Where do I go from here? Is it going to get easier, in the same way seeing friends and family members and acquaintances get pregnant and have children became easier with time? How will I have the strength to keep going if I reach mikveh trip #44 with no live baby?


  1. Oh honey - I wish I had some words of comfort for you. I'm in a perpetual faith crisis so I can't help you there.
    But what I can do is send you a huge hug, cross all appendages for a successful transfer, and offer myself up as a support if you need it.

  2. Everything we do and see is through an IF lens. It's so hard not to be angry. Because it's so unfair.

    I would love to do a mikveh ritual. We do need renewal and to wash away what has come before.

  3. I'm dropping by for ICLW week and wanted to tell you as I am sure you know, you are not alone. I have been dealing with seeing friends and family have one and two babies and we are still in "infertility limbo". I let myself have 24 hours to be upset, mope, cry, be angry, then when time is up, I look at the positive, someone I love is going to have a child and will give me someone else to love while I wait for my baby to get here. I know it may seem cheesy but it is what gets me through the weekly (yes weekly!) pregnancy announcements I have been getting in person, over the phone or on facebook. :)

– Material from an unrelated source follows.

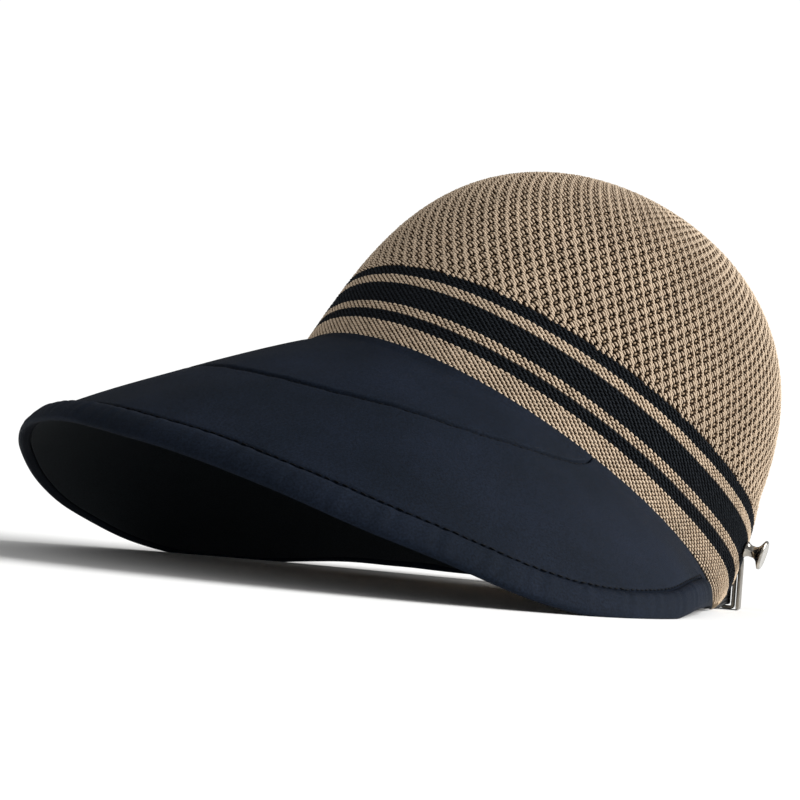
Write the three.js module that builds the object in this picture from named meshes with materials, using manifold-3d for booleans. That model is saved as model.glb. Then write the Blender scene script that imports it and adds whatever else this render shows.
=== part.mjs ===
// A wide-brimmed summer hat: a knitted crown with a striped band, a quilted cloth brim
// that tapers away at the sides, and a strap with a metal buckle across the open back.
// Units are millimetres. The hat is drawn upright in its own frame, x to the wearer's
// left, y to the back of the head and z up, then tipped back onto its rest at the end.

import * as THREE from 'three';
import { mergeVertices } from 'three/addons/utils/BufferGeometryUtils.js';
import Module from 'manifold-3d';

// Head opening and crown
const HEAD_HALF_LENGTH = 98;
const HEAD_HALF_WIDTH = 82;
const CROWN_HEIGHT = 133;
const CROWN_SIDE_POWER = 3.3;
const CROWN_TOP_POWER = 2.2;
const CROWN_LEAN = 12;
const FRONT_EDGE_RISE = 6;
const SIDE_EDGE_DIP = 1.6;
const FLARE = { most: 3.9, top: 48, power: 0.6, from: 95, full: 130 };
const KNIT = 2;
const GAP = 0.3;
const AROUND = 60;
const CROWN_ROWS = 11;

// Stripes of the band, from its lower edge up to the open knit
const STRIPES = [
  { name: 'band_hem_stripe', from: 0, to: 8.5, tone: 'beige' },
  { name: 'band_dark_stripe_low', from: 8.5, to: 13.1, tone: 'dark' },
  { name: 'band_beige_stripe_low', from: 13.1, to: 16.8, tone: 'beige' },
  { name: 'band_dark_stripe_wide', from: 16.8, to: 26.4, tone: 'dark' },
  { name: 'band_beige_stripe_high', from: 26.4, to: 30.4, tone: 'beige' },
  { name: 'band_dark_stripe_high', from: 30.4, to: 35, tone: 'dark' },
];
const BAND_HEIGHT = 35;

// Opening at the back of the head, seen from behind
const OPENING_HALF_WIDTH = 49.5;
const OPENING_SHOULDER = { half: 48, height: 32 };
const OPENING_CROWN = { half: 34, height: 57 };
const OPENING_BELOW = 12;
const OPENING_FROM = 24;
const OPENING_STEPS = 10;

// Brim, measured from the band outwards, the same on both sides of the face
const BRIM_SECTIONS = [
  { azimuth: 0, width: 112, slope: 47.5 },
  { azimuth: 25, width: 110, slope: 48.5 },
  { azimuth: 50, width: 107, slope: 47 },
  { azimuth: 70, width: 93, slope: 45.5 },
  { azimuth: 85, width: 67, slope: 43.5 },
  { azimuth: 97, width: 42, slope: 42.5 },
  { azimuth: 110, width: 22.5, slope: 46.5 },
  { azimuth: 124, width: 9, slope: 52 },
  { azimuth: 137, width: 2.4, slope: 54 },
];
const BRIM_END = 137;
const HEM_STEPS = 38;
const PANEL_STEPS = 36;
const CRESCENT_STEPS = 20;
const BRIM_ARCH = 0.018;
const BRIM_TUCK = 0.6;
const PANEL_THICKNESS = 1.4;
const LINING_THICKNESS = 1.2;
const CRESCENT_DEPTH = 54;
const CRESCENT_END = 74;
const CRESCENT_POWER = 0.75;
const HEM_WIDTH = 12;
const HEM_FULL_AT = 18;
const LINING_SHORT_OF_EDGE = 4;
const PARTS_ACROSS = { inner: 3, outer: 4, lining: 5 };
const LINING_EDGE = HEM_WIDTH - LINING_SHORT_OF_EDGE;
const BRIM_THICKNESS = PANEL_THICKNESS + GAP + LINING_THICKNESS;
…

  4. A, I'm with you on everything, the people cutting in front of you and not doing anything about it, everything. You're stronger than me in the sense that I gave up going to the Mikvah a long time ago. For me giving it up was a way to completely separate the medical from the faith. It doesn't make much sense, but it was the only way I could deal with it.
    Also, I think it took the whole two weeks between my failed IVF and my FET transfer to emotionally heal from the failure. It wasn't easy, it hit me a lot harder then I expected. Be good to yourself, you are allowed to be upset.
    Anyway, good luck with the transfer on Sunday! I'm thinking of you and hope it goes smoothly and that those embryos decide to stick around.

  5. I'm so sorry to hear your mikvah night was like this :( I can imagine going month after month when you have been working so hard and have been through so much. My experience with the mikvah yesterday was different probably only because I don't go every month (so no monthly reminders) and my first (and so far only) cycle was so harrowing I was just glad to be done with it. I hope you found some peace last night after all of that, and good luck with your transfer!

  6. Visiting from ICLW. Wishing you all the luck in the world on your transfer this Sunday. I'm currently doing an IVF cycle as well and my expected transfer date is 2 August. Infertility sucks and sometimes it's hard to keep a positive outlook so don't be too hard on yourself.

  7. I wish I could give you a big hug. I agree with Jem, everything we do and see is through an IF lens; it colours EVERYTHING! As for the FET, I've never had a positive attitude going into them either. I'm hoping and praying for you!

  8. Hi from ICLW! Hang in there- sending you a huge hug! I'll be hoping that your FET ends with wonderful results!

  9. I don't have any answers to your questions -- those are things I struggle with every single day. My faith has taken quite a beating over the past 10 years TTC and (out of self-preservation) I have had to adopt the purely biological explanation of procreation. I simply cannot reconcile any image of a just God giving babies to abusive, neglectful parents and not to the many loving, stable homes that desperately want one.

  10. Thanks so much for your support, ladies. As usual, your words really mean a lot to me. It helps to know that others have also had a difficult time reconciling their faith with their infertility, but it also makes me sad to know that it's that way for others, too.

  11. *hugs* I'm sorry it is a hard time for you right now. I'm waiting to see if cycle 38 will be starting in the next day or so. I know it isn't #44, but it is getting there. I just wanted to let you know that you find a way to carry on. It still hurts, but if you give up then there is a much bigger chance of not becoming a mom, which is why you continue to keep trying. Stay strong.